The request
Repeat exactly the stretch of lines from the line containing "for side, wall_plane" through the line containing "shoulder_face = ring_edge_y", both included, and nothing else.

Data shown
--- START ---
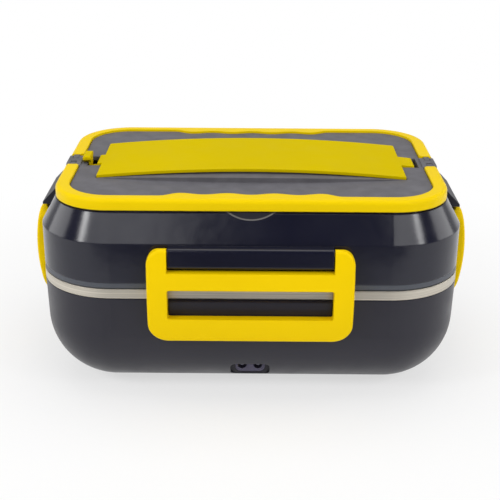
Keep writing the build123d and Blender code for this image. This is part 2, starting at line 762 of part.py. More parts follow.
def hinge_tongues(side):
    """The two hinge tongues of a handle: each fills its pocket in the arm and turns on its pin."""
    reach = block_half + seat_gap - pivot_y
    with BuildPart() as form:
        for end in (-1, 1):
            side_view = Plane.YZ.offset(end * tongue_centre)
            with BuildSketch(side_view):
                with Locations((side * pivot_y, pivot_z)):
                    Circle(tongue_radius)
                with Locations((side * (pivot_y + reach / 2), pivot_z)):
                    Rectangle(reach, 2 * tongue_radius)
                with BuildSketch(mode=Mode.PRIVATE) as upper_corner:
                    with Locations((side * (pivot_y - tongue_radius / 2), pivot_z + tongue_radius / 2)):
                        Rectangle(tongue_radius, tongue_radius)
                    inner_top = upper_corner.vertices().group_by(Axis.Y)[-1].sort_by(lambda v: side * v.X)[0]
                    fillet(inner_top, radius=tongue_corner)
                add(upper_corner.sketch)
            extrude(amount=tongue / 2, both=True)
            tongue_root_at(end, side)
            with BuildSketch(side_view):
                with Locations((side * pivot_y, pivot_z)):
                    Circle(handle_pin_radius + pin_clearance)
            extrude(amount=tongue, both=True, mode=Mode.SUBTRACT)
    return form


tongue_centre = (handle_inner_x + handle_outer_x) / 2
front_handle = handle(-1)
export(front_handle, "front_handle")
rear_handle = handle(1)
export(rear_handle, "rear_handle")
front_hinge_tongues = hinge_tongues(-1)
export(front_hinge_tongues, "front_hinge_tongues")
rear_hinge_tongues = hinge_tongues(1)
export(rear_hinge_tongues, "rear_hinge_tongues")

panel_half_x = handle_inner_x - gap
panel_half_y = handle_inner_y - gap
panel_radius = handle_inner_radius - gap
block_outer_x = handle_outer_x - seat_gap / 2
slot_start = pivot_y - (tongue_radius - tongue_corner) * math.sqrt(2) - tongue_corner - gap
skirt_half_x = panel_half_x - skirt
skirt_half_y = panel_half_y - hump_depth - gap
plate_bottom = panel_top - panel_thickness
with BuildPart() as wave_cut:
    for side in (-1, 1):
        far = side * handle_outer_y
        with BuildSketch(Plane.XY.offset(plate_bottom)):
            with BuildLine():
                waved_line(side, gap)
                Polyline(
                    (wave_half, side * panel_half_y),
                    (wave_half, far),
                    (-wave_half, far),
                    (-wave_half, side * panel_half_y),
                )
            make_face()
        extrude(amount=panel_thickness)
with BuildPart() as saddle:
    with BuildSketch(Plane.XY.offset(plate_bottom)):
        with BuildLine():
            for side in (-1, 1):
                ThreePointArc(
                    (-saddle_end_x, side * (cover_half_y + gap)),
                    (0, side * (cover_half_y + gap + saddle_bow)),
                    (saddle_end_x, side * (cover_half_y + gap)),
                )
            for side in (-1, 1):
                Line(
                    (side * saddle_end_x, -cover_half_y - gap),
                    (side * saddle_end_x, cover_half_y + gap),
                )
        make_face()
    extrude(amount=panel_thickness + saddle_rise + cover_crown)
    add(below_saddle, mode=Mode.INTERSECT)
with BuildPart() as cover_space:
    plate(cover_half_x + gap, cover_half_y + gap, gap, plate_bottom, cover_top)
    add(below_cover_seat, mode=Mode.SUBTRACT)
with BuildPart() as lid_top_panel:
    plate(panel_half_x, panel_half_y, panel_radius, plate_bottom, panel_top)
    add(wave_cut.part, mode=Mode.SUBTRACT)
    plate(skirt_half_x, skirt_half_y, panel_radius - skirt, ledge_height, plate_bottom)
    plate(
        skirt_half_x - skirt,
        skirt_half_y - skirt,
        panel_radius - 2 * skirt,
        ledge_height,
        plate_bottom,
        Mode.SUBTRACT,
    )
    posts(panel_screw_places, boss_radius - gap, ledge_height, plate_bottom)
    posts(panel_screw_places, screw_shank, ledge_height, panel_top - panel_thickness / 2, Mode.SUBTRACT)
    add(saddle.part)
    plate(
        compartment_half_x + lip_thickness,
        compartment_half_y + lip_thickness,
        compartment_radius + lip_thickness,
        plate_bottom,
        cover_top,
    )
    add(cover_space.part, mode=Mode.SUBTRACT)
    plate(compartment_half_x, compartment_half_y, compartment_radius, plate_bottom, cover_top, Mode.SUBTRACT)
    for side in (-1, 1):
        # hinge block: seated on the ledge, joined to the plate, forked for the two tongues
        low_x, high_x = sorted((side * (panel_half_x - seat_gap), side * block_outer_x))
        with BuildSketch(Plane.YZ.offset(low_x)):
            with Locations((0, (ledge_height + block_top) / 2)):
                block_profile = Rectangle(2 * block_half, block_top - ledge_height)
            fillet(block_profile.vertices().group_by(Axis.Y)[-1], radius=tongue_radius - pin_clearance)
        extrude(amount=high_x - low_x)
        for end in (-1, 1):
            y_low, y_high = sorted((end * slot_start, end * (block_half + gap)))
            block(
                (side * tongue_centre - tongue / 2 - gap / 2, side * tongue_centre + tongue / 2 + gap / 2),
                (y_low, y_high),
                (pivot_z - tongue_radius - gap, handle_top),
                Mode.SUBTRACT,
            )
            with BuildSketch(Plane.YZ.offset(side * block_outer_x)):
                with Locations((end * pivot_y, pivot_z)):
                    Circle(handle_pin_radius + pin_clearance / 2)
            extrude(amount=-side * (handle_arm - 2 * seat_gap), mode=Mode.SUBTRACT)
    # pin bosses and slot of the cover's hinge, and the slot of its snap loop
    block(
        (cover_pin_x - knuckle_radius - gap, cover_pin_x + knuckle_radius + gap),
        (-tab_half - slot_margin - pin_boss, tab_half + slot_margin + pin_boss),
        (snap_bottom - gap / 2, plate_bottom),
    )
    slot_width = (-tab_half - slot_margin, tab_half + slot_margin)
    slot_length = (cover_half_x - gap, hinge_slot_end)
    block(slot_length, slot_width, (ledge_height, panel_top + saddle_rise), Mode.SUBTRACT)
    block(
        (-cover_half_x - tab_left - snap_loop + snap_wall - gap, -cover_half_x + gap),
        slot_width,
        (ledge_height, panel_top + saddle_rise),
        Mode.SUBTRACT,
    )
    with BuildSketch(Plane.XZ):
        with Locations((cover_pin_x, cover_pin_z)):
            Circle(cover_pin_radius + pin_clearance / 2)
    extrude(amount=tab_half + slot_margin + pin_boss - gap, both=True, mode=Mode.SUBTRACT)
export(lid_top_panel, "lid_top_panel")

with BuildPart() as panel_screws:
    posts(panel_screw_places, screw_head, ledge_bottom - screw_head_height, ledge_bottom)
    posts(panel_screw_places, screw_shank - pin_clearance, ledge_bottom, panel_top - panel_thickness * 2 / 3)
export(panel_screws, "panel_screws")

with BuildPart() as handle_pins:
    for side in (-1, 1):
        with BuildSketch(Plane.YZ.offset(side * block_outer_x)):
            with Locations((-pivot_y, pivot_z), (pivot_y, pivot_z)):
                Circle(handle_pin_radius)
        extrude(amount=-side * (handle_arm - 3 * seat_gap))
export(handle_pins, "handle_pins")

with BuildPart() as compartment_tray:
    plate(
        compartment_half_x + lip_thickness + tray_flange,
        compartment_half_y + lip_thickness + tray_flange,
        compartment_radius + lip_thickness + tray_flange,
        plate_bottom - tray_wall,
        plate_bottom,
    )
    plate(
        compartment_half_x + tray_wall,
        compartment_half_y + tray_wall,
        compartment_radius + tray_wall,
        tray_floor,
        plate_bottom - tray_wall,
    )
    plate(
        compartment_half_x,
        compartment_half_y,
        compartment_radius,
        tray_floor + tray_wall,
        plate_bottom,
        Mode.SUBTRACT,
    )
export(compartment_tray, "compartment_tray")

# ---- Cutlery cover ----
snap_end = -cover_half_x - tab_left
loop_end = snap_end - snap_loop + 2 * snap_wall
with BuildPart() as cutlery_cover:
    plate(cover_half_x, cover_half_y, gap, plate_bottom, cover_top)
    block((snap_end, 0), (-tab_half, tab_half), (plate_bottom, cover_top))
    block((0, cover_half_x + tab_right), (-tab_half, tab_half), (plate_bottom, cover_top))
    add(below_cover, mode=Mode.INTERSECT)
    add(below_cover_inside, mode=Mode.SUBTRACT)
    with BuildSketch(Plane.XZ):
        with Locations((cover_pin_x, cover_pin_z)):
            Circle(knuckle_radius)
    extrude(amount=tab_half, both=True)
    with BuildSketch(Plane.XZ):
        with Locations((cover_pin_x, cover_pin_z)):
            Circle(cover_pin_radius + pin_clearance)
    extrude(amount=tab_half, both=True, mode=Mode.SUBTRACT)
    # U-shaped spring loop and its hooded nub
    loop_width = (-snap_half, snap_half)
    block((snap_end, snap_end + snap_wall), loop_width, (snap_bottom, cover_end_height - cover_thickness))
    block((loop_end - snap_wall, snap_end + snap_wall), loop_width, (snap_bottom, snap_bottom + snap_wall))
    block((loop_end - snap_wall, loop_end), loop_width, (snap_bottom, nub_top - nub_rise / 2))
    with BuildSketch(Plane.YZ.offset(loop_end)) as nub_view:
        with BuildLine():
            Polyline(
                (-nub_half, nub_top),
                (-nub_half, nub_top - nub_rise / 2),
                (-nub_neck, panel_top + gap),
                (nub_neck, panel_top + gap),
                (nub_half, nub_top - nub_rise / 2),
                (nub_half, nub_top),
                close=True,
            )
        make_face()
        fillet(nub_view.vertices().group_by(Axis.Y)[-1], radius=nub_round)
    extrude(amount=-(snap_wall + nub_reach))
    nub_end = cutlery_cover.faces().filter_by(Axis.X).sort_by(Axis.X)[0]
    nub_middle = panel_top + nub_rise / 2
    fillet(nub_end.edges().filter_by(lambda edge: (edge @ 0.5).Z > nub_middle), radius=nub_round)
export(cutlery_cover, "cutlery_cover")

with BuildPart() as cover_pin:
    with BuildSketch(Plane.XZ):
        with Locations((cover_pin_x, cover_pin_z)):
            Circle(cover_pin_radius)
    extrude(amount=tab_half + slot_margin + pin_boss - 2 * gap, both=True)
export(cover_pin, "cover_pin")


# ---- Latches ----
def latch(wall_plane, half_width):
    """A snap latch: bowed frame with a window, ears round the lid's hinge bar, and pivot stubs."""
    window_half = half_width - ear_width
    profile_plane = side_plane(wall_plane)
    ear_top = pivot_height + ear_radius
    blank_top = ear_top + ear_radius
    blank_bottom = latch_bottom - gap
    back_n = pivot_n - ear_radius + pin_clearance
    lean = math.asin((pivot_height - latch_bulge_height) / latch_arc)
    with BuildPart() as form:
        with BuildSketch(profile_plane):
            with BuildLine():
                ThreePointArc(
                    (bow_at(blank_bottom), blank_bottom),
                    (latch_bulge, latch_bulge_height),
                    (bow_at(blank_top), blank_top),
                )
                Polyline(
                    (bow_at(blank_top), blank_top),
                    (back_n, blank_top),
                    (back_n, blank_bottom),
                    (bow_at(blank_bottom), blank_bottom),
                )
            make_face()
        extrude(amount=half_width + gap, both=True)
        with BuildSketch(wall_plane) as front_view:
            with Locations((0, (latch_bottom + ear_top) / 2)):
                Rectangle(2 * half_width, ear_top - latch_bottom)
            fillet(front_view.vertices().group_by(Axis.Y)[0], radius=latch_corner)
            fillet(front_view.vertices().group_by(Axis.Y)[-1], radius=ear_corner)
        extrude(amount=latch_bulge * 2, mode=Mode.INTERSECT)
        bow = form.faces().filter_by(GeomType.CYLINDER).sort_by(SortBy.AREA)[-1]
        fillet(bow.edges(), radius=latch_edge_round)
        # the ears are round about the pivot
        with BuildSketch(profile_plane):
            with BuildLine():
                lean_angle = math.degrees(lean)
                ear = CenterArc((pivot_n, pivot_height), ear_radius, lean_angle, 180 - lean_angle)
                Polyline(
                    ear @ 1,
                    (back_n - 2 * gap, pivot_height),
                    (back_n - 2 * gap, blank_top),
                    (latch_bulge + gap, blank_top),
                    (latch_bulge + gap, (ear @ 0).Y),
                    ear @ 0,
                )
            make_face()
        extrude(amount=half_width + gap, both=True, mode=Mode.SUBTRACT)
        with BuildSketch(wall_plane):
            with Locations((0, (window_bottom + crossbar_bottom) / 2)):
                RectangleRounded(2 * window_half, crossbar_bottom - window_bottom, window_corner)
            with Locations((0, (crossbar_top + blank_top) / 2)):
                Rectangle(2 * window_half, blank_top - crossbar_top)
        extrude(amount=latch_bulge * 2, mode=Mode.SUBTRACT)
        # the back of the bars clears the catch lug
        with BuildSketch(wall_plane):
            with Locations((0, (blank_bottom + crossbar_top) / 2)):
                Rectangle(2 * window_half, crossbar_top - blank_bottom)
        extrude(amount=latch_back, mode=Mode.SUBTRACT)
        for end in (-1, 1):
            with BuildSketch(profile_plane.offset(end * (window_half + gap))):
                with Locations((pivot_n, pivot_height)):
                    Circle(stub_radius)
            extrude(amount=-end * (gap + gap + stub_length))
    return form


for side, wall_plane in wall_planes.items():
    export(latch(wall_plane, latch_halves[side]), f"{side}_latch")
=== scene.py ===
"""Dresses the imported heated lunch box: moulded plastics, steel, silicone, rubber and the studio."""

import math

import bpy
from mathutils import Matrix, Vector


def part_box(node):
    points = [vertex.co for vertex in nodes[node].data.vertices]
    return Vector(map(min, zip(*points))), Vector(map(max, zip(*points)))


bl_info = {
    "name": "Heated lunch box",
    "version": (1, 0, 0),
    "blender": (4, 5, 0),
    "location": "View3D > Sidebar > Lunch box",
    "description": "Materials and studio for a heated lunch box with a latched lid",
    "category": "Object",
}

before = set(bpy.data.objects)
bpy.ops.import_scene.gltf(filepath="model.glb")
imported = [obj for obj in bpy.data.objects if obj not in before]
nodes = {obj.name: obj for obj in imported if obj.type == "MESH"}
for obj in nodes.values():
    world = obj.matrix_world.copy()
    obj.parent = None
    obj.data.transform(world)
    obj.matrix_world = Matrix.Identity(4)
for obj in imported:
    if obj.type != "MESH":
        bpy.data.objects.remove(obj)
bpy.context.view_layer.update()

# ---- Places on the lid, in metres ----

shoulder_lean = math.radians(28.8)  # how far the sloping shoulder leans in from upright
lean_cos = math.cos(shoulder_lean)
lean_sin = math.sin(shoulder_lean)
ring_edge_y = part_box("rear_handle")[1][1]
ledge_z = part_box("lid_shell")[1][2]
shoulder_face = ring_edge_y * lean_cos + ledge_z * lean_sin  # from the origin, square to the slope

scoop_rise = 0.0152  # from the ledge's edge up the slope to the centre of the finger scoop's arc
scoop_centre = (0.0, scoop_rise * lean_sin - ring_edge_y, scoop_rise * lean_cos + ledge_z)
scoop_radius = 0.0189
scoop_half_width = 0.0165
scoop_foot_z = 0.0992
scoop_skin = 0.0004  # what lies deeper than this under the slope belongs to the scoop
# the scoop's lip gets a painted highlight: a lighter ring of this width and colour
lip_width = 0.0006
lip_highlight_colour = (0.15, 0.145, 0.14)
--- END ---
Task answer
for side, wall_plane in wall_planes.items():
    export(latch(wall_plane, latch_halves[side]), f"{side}_latch")
=== scene.py ===
"""Dresses the imported heated lunch box: moulded plastics, steel, silicone, rubber and the studio."""

import math

import bpy
from mathutils import Matrix, Vector


def part_box(node):
    points = [vertex.co for vertex in nodes[node].data.vertices]
    return Vector(map(min, zip(*points))), Vector(map(max, zip(*points)))


bl_info = {
    "name": "Heated lunch box",
    "version": (1, 0, 0),
    "blender": (4, 5, 0),
    "location": "View3D > Sidebar > Lunch box",
    "description": "Materials and studio for a heated lunch box with a latched lid",
    "category": "Object",
}

before = set(bpy.data.objects)
bpy.ops.import_scene.gltf(filepath="model.glb")
imported = [obj for obj in bpy.data.objects if obj not in before]
nodes = {obj.name: obj for obj in imported if obj.type == "MESH"}
for obj in nodes.values():
    world = obj.matrix_world.copy()
    obj.parent = None
    obj.data.transform(world)
    obj.matrix_world = Matrix.Identity(4)
for obj in imported:
    if obj.type != "MESH":
        bpy.data.objects.remove(obj)
bpy.context.view_layer.update()

# ---- Places on the lid, in metres ----

shoulder_lean = math.radians(28.8)  # how far the sloping shoulder leans in from upright
lean_cos = math.cos(shoulder_lean)
lean_sin = math.sin(shoulder_lean)
ring_edge_y = part_box("rear_handle")[1][1]
ledge_z = part_box("lid_shell")[1][2]
shoulder_face = ring_edge_y * lean_cos + ledge_z * lean_sin  # from the origin, square to the slope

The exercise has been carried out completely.